## PROBLEM TO WORK ON
The complete listing should be restated exactly.

## DATA
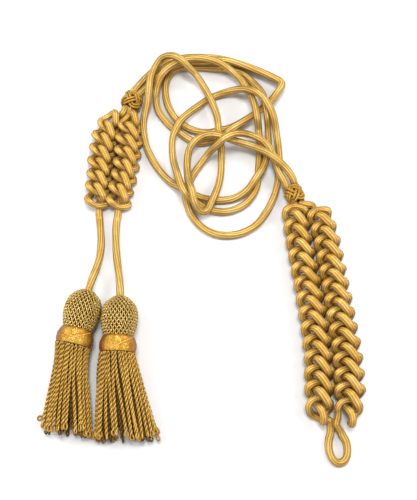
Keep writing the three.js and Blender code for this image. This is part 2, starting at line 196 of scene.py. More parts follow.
class MeshParts:
    """Gathers tubes and sheets, then makes one mesh of them."""

    def __init__(self):
        self.corners = []
        self.faces = []
        self.uvs = []
        self.count = 0

    def grid(self, corners, u, v):
        """A grid of corners, rows by columns, closed round, with its u across and its v along."""
        rows, columns = corners.shape[:2]
        index = np.arange(rows * columns).reshape(rows, columns) + self.count
        index = np.hstack([index, index[:, :1]])
        quads = np.stack([index[:-1, :-1], index[:-1, 1:], index[1:, 1:], index[1:, :-1]], axis=-1)
        uv_u = np.broadcast_to(u, (rows, index.shape[1]))
        uv_v = np.broadcast_to(np.asarray(v).reshape(rows, -1), (rows, index.shape[1]))
        uv = np.stack([uv_u, uv_v], axis=-1)
        uv_quads = np.stack([uv[:-1, :-1], uv[:-1, 1:], uv[1:, 1:], uv[1:, :-1]], axis=2)
        self.corners.append(corners.reshape(-1, 3))
        self.faces.append(quads.reshape(-1, 4))
        self.uvs.append(uv_quads.reshape(-1, 2))
        self.count += rows * columns

    def tube(self, line, radii, section, turn=0.0, caps=True, facing=None):
        """A tube with the given section, turned by so many radians for each millimetre.
        Where facing is given, the section starts on the side that faces that way."""
        ahead, across, up = frames_along(line)
        if facing is not None:
            across = facing - ahead * np.sum(facing * ahead, axis=1)[:, None]
            across /= np.linalg.norm(across, axis=1)[:, None]
            up = np.cross(ahead, across)
        along = lengths_along(line)
        radii = np.broadcast_to(radii, len(line)).copy()
        if caps:
            before = line[0] - ahead[0] * CAP_REACH * radii[0]
            after = line[-1] + ahead[-1] * CAP_REACH * radii[-1]
            line = np.vstack([before, line, after])
            across = np.vstack([across[:1], across, across[-1:]])
            up = np.vstack([up[:1], up, up[-1:]])
            radii = np.concatenate([[CAP_POINT * radii[0]], radii, [CAP_POINT * radii[-1]]])
            along = np.concatenate([[along[0]], along, [along[-1]]])
        angles = np.arange(len(section)) * 2 * math.pi / len(section)
        angle = angles[None, :] + (along * turn)[:, None]
        reach = radii[:, None] * section[None, :]
        corners = (line[:, None, :]
                   + across[:, None, :] * (reach * np.cos(angle))[:, :, None]
                   + up[:, None, :] * (reach * np.sin(angle))[:, :, None])
        self.grid(corners, np.linspace(0, 1, len(section) + 1), along * MM)

    def make(self, name, material):
        """One smooth mesh of all that was gathered, in the given material."""
        corners = np.vstack(self.corners)
        corners[:, 2] = np.maximum(corners[:, 2], LOWEST)
        corners *= MM
        faces = np.vstack(self.faces)
        mesh = bpy.data.meshes.new(name)
        mesh.vertices.add(len(corners))
        mesh.vertices.foreach_set("co", corners.astype(np.float32).ravel())
        mesh.loops.add(faces.size)
        mesh.loops.foreach_set("vertex_index", faces.astype(np.int32).ravel())
        mesh.polygons.add(len(faces))
        mesh.polygons.foreach_set("loop_start", np.arange(0, faces.size, 4, dtype=np.int32))
        mesh.polygons.foreach_set("loop_total", np.full(len(faces), 4, np.int32))
        mesh.polygons.foreach_set("use_smooth", np.ones(len(faces), bool))
        layer = mesh.uv_layers.new(name="surface")
        layer.data.foreach_set("uv", np.vstack(self.uvs).astype(np.float32).ravel())
        mesh.update(calc_edges=True)
        mesh.materials.append(material)
        piece = bpy.data.objects.new(name, mesh)
        bpy.context.scene.collection.objects.link(piece)
        return piece


def ribbed_section(ribs, per_rib, depth):
    """Reaches round a cord's section, as shares of its radius, with hollows between the ribs."""
    angle = np.arange(ribs * per_rib) / (ribs * per_rib) * ribs * math.pi
    return 1 - depth * (1 - np.abs(np.cos(angle)))


CORD_SECTION = ribbed_section(CORD_RIBS, SIDES_PER_RIB, RIB_DEPTH)


# Materials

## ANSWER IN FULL
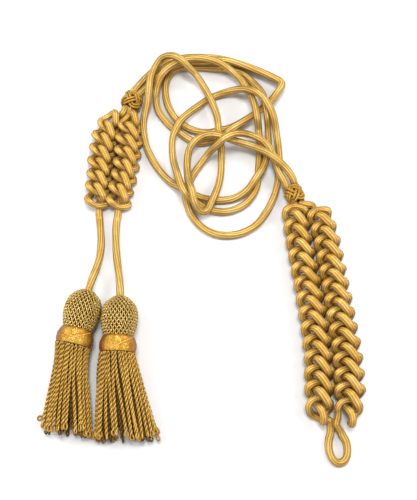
Keep writing the three.js and Blender code for this image. This is part 2, starting at line 196 of scene.py. More parts follow.
class MeshParts:
    """Gathers tubes and sheets, then makes one mesh of them."""

    def __init__(self):
        self.corners = []
        self.faces = []
        self.uvs = []
        self.count = 0

    def grid(self, corners, u, v):
        """A grid of corners, rows by columns, closed round, with its u across and its v along."""
        rows, columns = corners.shape[:2]
        index = np.arange(rows * columns).reshape(rows, columns) + self.count
        index = np.hstack([index, index[:, :1]])
        quads = np.stack([index[:-1, :-1], index[:-1, 1:], index[1:, 1:], index[1:, :-1]], axis=-1)
        uv_u = np.broadcast_to(u, (rows, index.shape[1]))
        uv_v = np.broadcast_to(np.asarray(v).reshape(rows, -1), (rows, index.shape[1]))
        uv = np.stack([uv_u, uv_v], axis=-1)
        uv_quads = np.stack([uv[:-1, :-1], uv[:-1, 1:], uv[1:, 1:], uv[1:, :-1]], axis=2)
        self.corners.append(corners.reshape(-1, 3))
        self.faces.append(quads.reshape(-1, 4))
        self.uvs.append(uv_quads.reshape(-1, 2))
        self.count += rows * columns

    def tube(self, line, radii, section, turn=0.0, caps=True, facing=None):
        """A tube with the given section, turned by so many radians for each millimetre.
        Where facing is given, the section starts on the side that faces that way."""
        ahead, across, up = frames_along(line)
        if facing is not None:
            across = facing - ahead * np.sum(facing * ahead, axis=1)[:, None]
            across /= np.linalg.norm(across, axis=1)[:, None]
            up = np.cross(ahead, across)
        along = lengths_along(line)
        radii = np.broadcast_to(radii, len(line)).copy()
        if caps:
            before = line[0] - ahead[0] * CAP_REACH * radii[0]
            after = line[-1] + ahead[-1] * CAP_REACH * radii[-1]
            line = np.vstack([before, line, after])
            across = np.vstack([across[:1], across, across[-1:]])
            up = np.vstack([up[:1], up, up[-1:]])
            radii = np.concatenate([[CAP_POINT * radii[0]], radii, [CAP_POINT * radii[-1]]])
            along = np.concatenate([[along[0]], along, [along[-1]]])
        angles = np.arange(len(section)) * 2 * math.pi / len(section)
        angle = angles[None, :] + (along * turn)[:, None]
        reach = radii[:, None] * section[None, :]
        corners = (line[:, None, :]
                   + across[:, None, :] * (reach * np.cos(angle))[:, :, None]
                   + up[:, None, :] * (reach * np.sin(angle))[:, :, None])
        self.grid(corners, np.linspace(0, 1, len(section) + 1), along * MM)

    def make(self, name, material):
        """One smooth mesh of all that was gathered, in the given material."""
        corners = np.vstack(self.corners)
        corners[:, 2] = np.maximum(corners[:, 2], LOWEST)
        corners *= MM
        faces = np.vstack(self.faces)
        mesh = bpy.data.meshes.new(name)
        mesh.vertices.add(len(corners))
        mesh.vertices.foreach_set("co", corners.astype(np.float32).ravel())
        mesh.loops.add(faces.size)
        mesh.loops.foreach_set("vertex_index", faces.astype(np.int32).ravel())
        mesh.polygons.add(len(faces))
        mesh.polygons.foreach_set("loop_start", np.arange(0, faces.size, 4, dtype=np.int32))
        mesh.polygons.foreach_set("loop_total", np.full(len(faces), 4, np.int32))
        mesh.polygons.foreach_set("use_smooth", np.ones(len(faces), bool))
        layer = mesh.uv_layers.new(name="surface")
        layer.data.foreach_set("uv", np.vstack(self.uvs).astype(np.float32).ravel())
        mesh.update(calc_edges=True)
        mesh.materials.append(material)
        piece = bpy.data.objects.new(name, mesh)
        bpy.context.scene.collection.objects.link(piece)
        return piece


def ribbed_section(ribs, per_rib, depth):
    """Reaches round a cord's section, as shares of its radius, with hollows between the ribs."""
    angle = np.arange(ribs * per_rib) / (ribs * per_rib) * ribs * math.pi
    return 1 - depth * (1 - np.abs(np.cos(angle)))


CORD_SECTION = ribbed_section(CORD_RIBS, SIDES_PER_RIB, RIB_DEPTH)


# Materials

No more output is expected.